Students may know that George Washington crossed the Delaware River to attack the Hessians on Christmas Day, but what if you asked students the following question;
- “How has George Washington’s attack on Hessian soldiers been romanticized in American history? Provide examples.
For both questions, the students would need to be able to recall similar factual information, but the last question would take much more historical thinking. The second question is framed in a more open fashion, and is asking students to recall examples in which they will need to draw evidence. Also, the last question provides students an opportunity to develop their thinking as they answer the question, showing the assessor a more complete view of the students’ ideas. This question could be pushed even further; for instance,
- George Washington’s Crossing the Delaware is an example of romanticism in American history. Why do you believe this historical event has become a part of American mythos? What other historical events are similar?
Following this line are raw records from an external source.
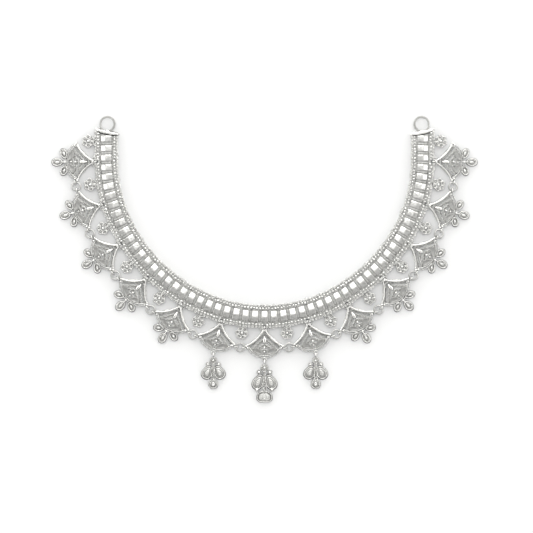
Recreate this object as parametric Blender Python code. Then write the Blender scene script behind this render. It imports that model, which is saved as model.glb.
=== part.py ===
"""Collar necklace of silver.

A rigid hoop carries a row of crowned tiles between two raised borders. Thirteen pierced fans swing
on pins in the hoop's outer border, flat rings link the fans' corners, ten fans carry a trefoil and
the three middle ones a drop. The necklace lies on the XY plane: +X is its right, +Y its open end.
Angles are measured about the hoop's centre from straight down, and "out" is the distance outwards
from the hoop's inner edge.
"""
import math

import bmesh
import bpy
from mathutils import Matrix, Vector

MM = 0.001

# Hoop
HOOP_RADIUS = 65.15 * MM            # inner edge, mean of its slightly sprung outline
HOOP_SPRING = 0.35 * MM             # how far the sides stand out and the diagonals draw in
BAND_WIDTH = 10.6 * MM
BAND_STEP = 7.5                     # degrees between two sections of the hoop
QUARTER_TURN = 90.0                 # past this angle the hoop runs straight up
TILE_LINE_RADIUS = 70.8 * MM        # the line through the middle of the tiles
STRAIGHT_END = 10.1 * MM            # length of the straight part at the inner edge
END_SLANT = 0.2                     # rise of the slanted ends per unit of width
FLOOR_HEIGHT = 1.1 * MM
BORDER_SHOULDER = 1.4 * MM
BORDER_HEIGHT = 2.1 * MM

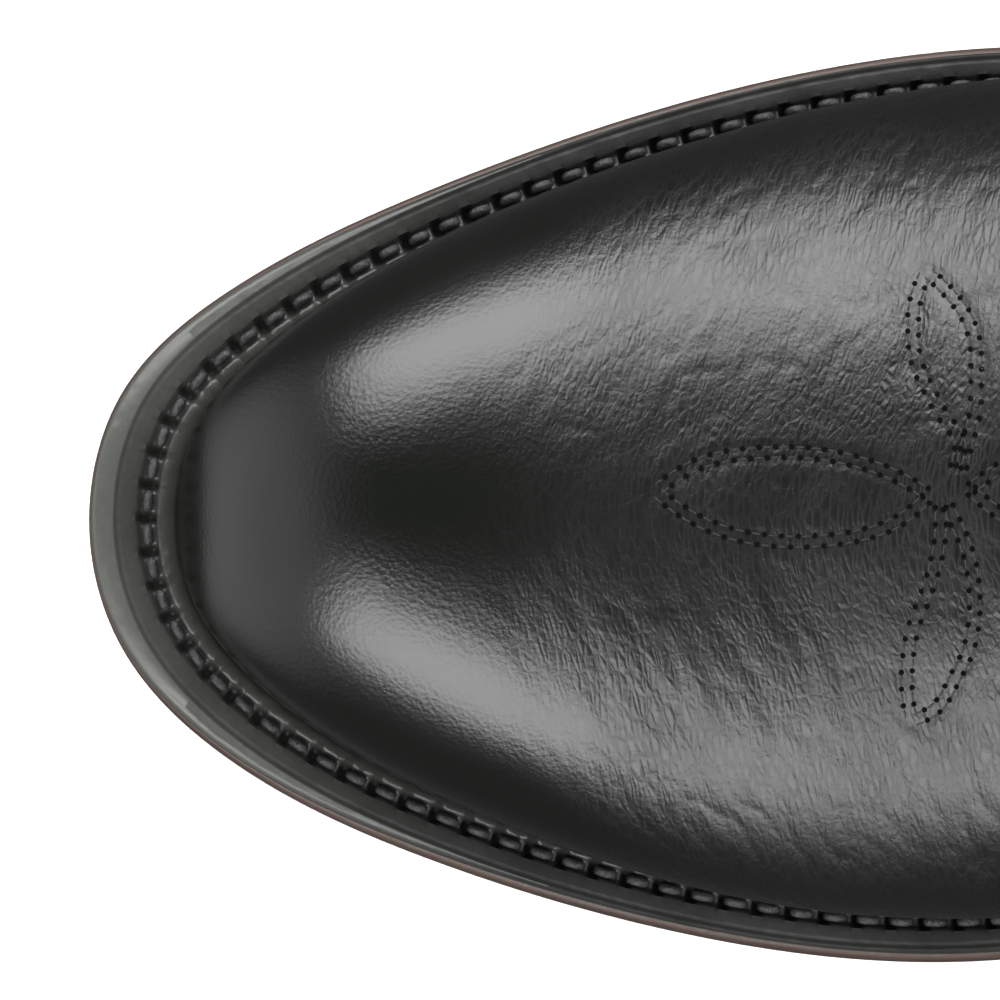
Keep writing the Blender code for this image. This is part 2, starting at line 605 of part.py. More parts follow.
def build_welt():
    """The welt runs from one heel corner round the toe to the other, with the stitches in its channel."""
    top = WELT_THICKNESS - CLEARANCE
    (near, far), low = GROOVE, top - GROOVE_DEPTH
    section = [(0.0, 0.0), (0.0, 0.6 * top), (0.06, 0.9 * top), (0.14, top), (near - GROOVE_SLOPE, top),
               (near, low), (far, low), (far + GROOVE_SLOPE, top), (1.0, top), (1.0, 0.0)]
    end = share_of_y(1, BREAST_Y - WELT_RUN_ON)
    loft("welt", edge_strip(0.0, end, WELT_STEPS, section), WELT_LEATHER)
    middle = (near + far) / 2
    lift = low + CLEARANCE + THREAD_RADIUS
    around = np.linspace(0, 2 * math.pi, 5, endpoint=False)
    path = [np.array(ring[0]) for ring in edge_strip(0.0, end, WELT_STEPS, [(middle, lift)])]
    rings = []
    for i, spot in enumerate(path):
        ahead = path[min(i + 1, len(path) - 1)] - path[max(i - 1, 0)]
        side = np.array([ahead[1], -ahead[0], 0]) / np.hypot(ahead[0], ahead[1])
        rings.append([spot + THREAD_RADIUS * (math.cos(t) * side + math.sin(t) * np.array([0, 0, 1]))
                      for t in around])
    loft("welt_thread", rings, THREAD)


def build_rand():
    """The rand: the strip between the counter and the outsole, round the heel."""
    top = WELT_THICKNESS - CLEARANCE
    section = [(0.0, 0.0), (0.0, 0.6 * top), (0.2, top), (1.0, top), (1.0, 0.0)]
    start = share_of_y(1, BREAST_Y - RAND_RUN_ON)
    loft("heel_rand", edge_strip(start, 1.0, RAND_STEPS, section), WELT_LEATHER)


# Layers inside the upper, counted from the skin inwards.
SHAFT_DEPTH = VAMP_THICKNESS + LAYER_GAP
STIFFENER_DEPTH = SHAFT_DEPTH + SHAFT_THICKNESS + LAYER_GAP
LINING_DEPTH = STIFFENER_DEPTH
HEEL_LINING_DEPTH = STIFFENER_DEPTH + STIFFENER_THICKNESS + LAYER_GAP
INSIDE = HEEL_LINING_DEPTH + LINING_THICKNESS + LAYER_GAP


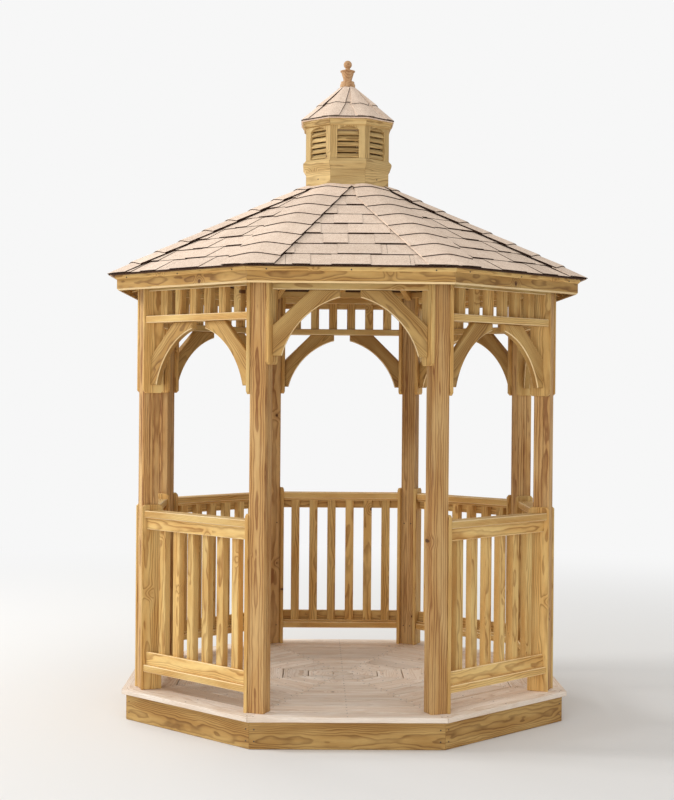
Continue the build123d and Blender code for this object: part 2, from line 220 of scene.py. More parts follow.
def slope_place(angle: float, distance: float, height: float, slope: float) -> Place:
    """Return axes up the slope, square to it and along the bay, for what lies on one side of a roof.

    Args:
        angle: The side's angle from the front.
        distance: How far the origin is from the centre.
        height: The origin's height.
        slope: The roof's rise over its run.

    Returns:
        The place of that side.
    """
    run_part = 1 / math.hypot(1, slope)
    rise_part = slope * run_part
    climb = -outward(angle) * run_part + UP * rise_part
    lift = outward(angle) * rise_part + UP * run_part
    return Place(outward(angle) * distance + UP * height, np.array((climb, lift, along(angle))))


def rectangle(left: float, right: float, low: float, high: float) -> Array:
    """Return a rectangle's corners, turning left."""
    return np.array(((left, low), (right, low), (right, high), (left, high)))


def octagon(apothem: float) -> Array:
    """Return the corners of an octagon whose sides face the bays, turning left."""
    angles = (np.arange(8) + 0.5) * TURN
    return np.column_stack((np.sin(angles), -np.cos(angles))) * apothem / COS


def arc(start: Sequence[float], crest: Sequence[float], end: Sequence[float], steps: int) -> Array:
    """Return points on the circle through three points, at even angles from the first to the last.

    With w = (end - start) / (crest - start) as complex numbers, the centre is start plus
    (crest - start) (w - |w| squared) / (w - conjugate of w).

    Args:
        start: The first point.
        crest: A point between.
        end: The last point.
        steps: How many points.

    Returns:
        The points, ends included.
    """
    a, b, c = (complex(*point) for point in (start, crest, end))
    w = (c - a) / (b - a)
    centre = (b - a) * (w - abs(w) ** 2) / (w - w.conjugate()) + a
    first, last = a - centre, c - centre
    sweep = np.angle(last / first)
    half = np.angle((b - centre) / first)
    if half * sweep < 0:
        sweep -= math.copysign(2 * math.pi, sweep)
    points = centre + first * np.exp(1j * sweep * np.linspace(0, 1, steps))
    return np.column_stack((points.real, points.imag))


def eased(outline: Array, amount: float) -> Array:
    """Cut every corner of an outline back by an amount along both of its edges.

    Args:
        outline: The corners in order.
        amount: How far each cut starts from its corner.

    Returns:
        Twice as many corners: a corner plus the amount towards each neighbour.
    """
    ahead = np.roll(outline, -1, 0) - outline
    ahead /= np.linalg.norm(ahead, axis=1)[:, None]
    behind = -np.roll(ahead, 1, 0)
    return np.stack((outline + behind * amount, outline + ahead * amount), axis=1).reshape(-1, 2)


def inset(outline: Array, amount: float) -> Array:
    """Move every edge of a left-turning outline inwards by an amount.

    Args:
        outline: The corners in order.
        amount: How far the edges move.

    Returns:
        Each corner moved by the sum of its two edge normals over one plus their dot product.
    """
    ahead = np.roll(outline, -1, 0) - outline
    ahead /= np.linalg.norm(ahead, axis=1)[:, None]
    normal = np.column_stack((-ahead[:, 1], ahead[:, 0]))
    before = np.roll(normal, 1, 0)
    share = 1 + np.sum(normal * before, axis=1)
    return outline + (normal + before) / share[:, None] * amount


@dataclass(frozen=True)
class Form:
    """A closed surface: its points, its faces and the finish number of each face."""

    points: Array
    faces: list
    finish: Array


def run(rings: Array, bare: Sequence[int] = ()) -> Form:
    """Join closed rings of points into a solid: a grid of quads round and along, and a cap at each end.

    Args:
        rings: An array of stations by points by three, each ring turning left about the way it runs.
        bare: The outline's edges whose faces, with both caps, take the second finish.

    Returns:
        The solid.
    """
    count, size = rings.shape[:2]
    here = np.arange(size)
    after = np.roll(here, -1)
    base = (np.arange(count - 1) * size)[:, None]
    sides = np.stack((base + here, base + after, base + size + after, base + size + here), axis=-1)
    finish = np.zeros((count - 1, size), int)
    finish[:, list(bare)] = 1
    caps = [here[::-1].tolist(), (here + (count - 1) * size).tolist()]
    ends = [1 if len(bare) else 0] * 2
    return Form(rings.reshape(-1, 3), sides.reshape(-1, 4).tolist() + caps, np.append(finish, ends))


def slab(top: Array, bottom: Array) -> Form:
    """Close a bent sheet: a grid of upper points, a grid of lower points and a rim between their edges.

    Args:
        top: Upper points, rows by columns by three; rows by columns turns left seen from above.
        bottom: Lower points in the same order.

    Returns:
        The solid, its rim and underside with the second finish.
    """
    rows, columns = top.shape[:2]
    index = np.arange(rows * columns).reshape(rows, columns)
    quads = np.stack((index[:-1, :-1], index[1:, :-1], index[1:, 1:], index[:-1, 1:]), axis=-1).reshape(-1, 4)
    rim = np.concatenate((index[:-1, 0], index[-1, :-1], index[:0:-1, -1], index[0, :0:-1]))
    lower = rows * columns
    after = np.roll(rim, -1)
    walls = np.stack((after, rim, rim + lower, after + lower), axis=-1)
    faces = np.concatenate((quads, quads[:, ::-1] + lower, walls))
    finish = np.concatenate((np.zeros(len(quads), int), np.ones(len(quads) + len(walls), int)))
    return Form(np.concatenate((top.reshape(-1, 3), bottom.reshape(-1, 3))), faces.tolist(), finish)


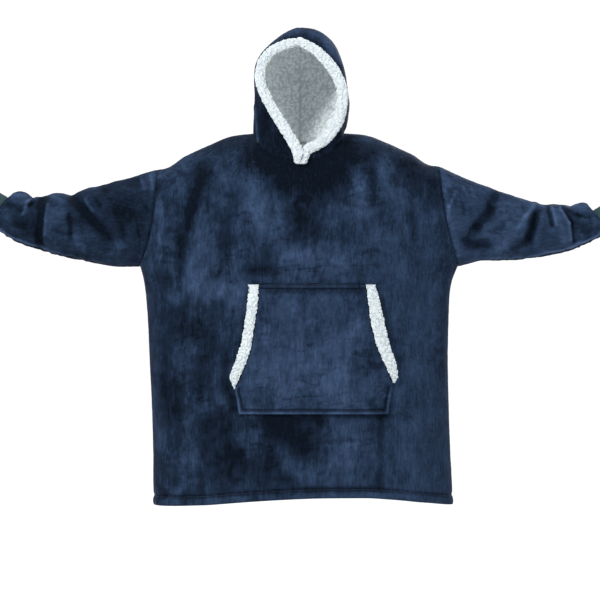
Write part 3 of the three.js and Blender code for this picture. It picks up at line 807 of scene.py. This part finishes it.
def fleece_nap(curls, knots):
    return 0.62 * curls + 0.38 * knots


def curly_lining(inner, normal, edges):
    """Modelled curls on the hood's lining, which laps over the neck seam."""
    curls, knots = tufts(inner + 2 * noise(inner, 8, 4)[..., None], 8, 3), tufts(inner, 3.6, 4)
    high = (3.0 * curls + 1.1 * knots) * smooth(np.minimum.reduce(edges), 0, 4)
    lap = 1.6 * normal + np.array([0, 0, 5.0])
    inner = inner - normal * high[..., None] - (1 - smooth(edges[2], 0, 8)[..., None]) * lap
    return inner, fleece_nap(curls, knots)


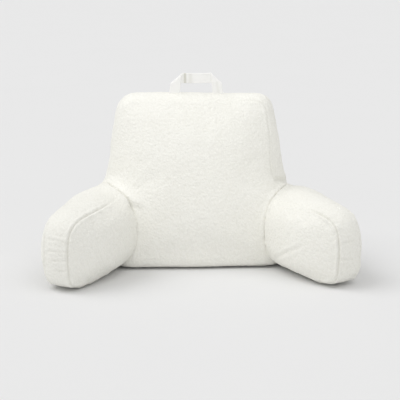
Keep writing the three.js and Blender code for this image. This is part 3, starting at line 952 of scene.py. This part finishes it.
world = bpy.data.worlds.new("studio")
bpy.context.scene.world = world
world.use_nodes = True
world.node_tree.nodes["Background"].inputs["Color"].default_value = (1.0, 1.0, 1.0, 1)
world.node_tree.nodes["Background"].inputs["Strength"].default_value = SKY


def lamp(name, kind, place, aim, energy, size, colour=(1, 1, 1)):
    data = bpy.data.lights.new(name, kind)
    data.energy = energy
    data.color = colour
    if kind == "AREA":
        data.shape = "DISK"
        data.size = size
    else:
        data.angle = size
    obj = bpy.data.objects.new(name, data)
    bpy.context.collection.objects.link(obj)
    obj.location = place
    obj.rotation_euler = (Vector(aim) - Vector(place)).to_track_quat("-Z", "Y").to_euler()
    return obj


for row in LIGHTS:
    lamp(row["name"], "SUN", row["toward"], (0, 0, 0), row["strength"], math.radians(row["angle"]))
for row, lit_objects in zip(NEAR, [(covers["back_cushion"], strap), (strap,), (covers["arm_right"],)]):
    near_lamp = lamp(row["name"], "AREA", row["place"], row["aim"], row["power"], row["size"])
    lit = bpy.data.collections.new("lit_by_" + row["name"])
    for obj in lit_objects:
        lit.objects.link(obj)
    near_lamp.light_linking.receiver_collection = lit

CAMERA = {"azimuth": -3.0, "elevation": 13.0, "distance": 3.0, "pixels_per_metre": 386.0}
data = bpy.data.cameras.new("camera")
camera = bpy.data.objects.new("camera", data)
bpy.context.collection.objects.link(camera)
bpy.context.scene.camera = camera
a, e = math.radians(CAMERA["azimuth"]), math.radians(CAMERA["elevation"])
target = Vector((0.0, ORIGIN_Y, 66.5 / (CAMERA["pixels_per_metre"] * math.cos(e))))
back = Vector((math.sin(a) * math.cos(e), -math.cos(a) * math.cos(e), math.sin(e)))
camera.location = target + back * CAMERA["distance"]
camera.rotation_euler = (-back).to_track_quat("-Z", "Y").to_euler()
data.sensor_width = 36.0
data.lens = 36.0 * CAMERA["pixels_per_metre"] * CAMERA["distance"] / 400.0
data.shift_x = 1.0 / 400.0
data.clip_end = 400.0

view = bpy.context.scene.view_settings
view.view_transform = "Standard"
view.look = "None"
view.exposure = 0.0
view.gamma = 1.0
Explain with examples.
“Indeed, Piaget was particularly interested in the development of intelligence and believed that this was an important factor in explaining how children adapted to their environment” (5)
Developing intelligence, or inquiry, is becoming more popular among researchers who study history teaching. Sam Wineburg, Peter Seixas, Peter Doolittle, David Hicks, and John Lee have all studied the development of historical thinking. The work of these researchers can be found in websites that are meant to help teachers practically apply cognitive development theory. These websites can be found at Stanford’s Beyond the Bubble, Virginia Tech’s SCIM-C, The Historical Thinking Project, and even my own website History Forge. I have measured the acquisition of intelligence for the last three years and I have developed an assessment system that can be seen in the following webpages:
Although I have been practically applying cognitive development theory to my grading for three years, I still stumble in a few areas. Questions that I still have are:
- What activities do teachers have that help students progress up to mastery?
- What does mastering a skill mean?
- How does grading allow students to continue growing?
- How do we show students their grades?
- How do we keep assessment constrained in the classroom? (I do not think teachers should be grading from home).
- How do we adapt assessments for different types of students?
“The acknowledgement of each child as a unique being, with their own needs and interests, certainly reflects Piaget’s notion that the child should be the main driver of their own learning and encourages a curriculum which allows practitioners the flexibility to plan according to the needs of the child rather than according to a prescribed set of objectives” (15)
An idea that I have been developing is perspective can be another way to scaffold skill attainment. For instance, I believe there is a difference when a student demonstrates a skill using sources and evidence that a teacher found, compared to what a student could find. I somewhat explored this idea with the large scale Project Based Learning (PBL) assignment National History Day (NHD). Students choose their own historical topics based on their interests; we explore their interests with activities in the beginning of the year. Since students have explored the topic themselves, and found the secondary and primary sources, their analysis came more from their perspectives. In addition, the way in which students showed mastery was varied. NHD projects can be five different presentation types (documentary, essay, exhibit, performance, and website). This flexibility gives students a chance to present information in a way most comfortable to them, because they are the most competent in that presentation style, or they had months to practice it.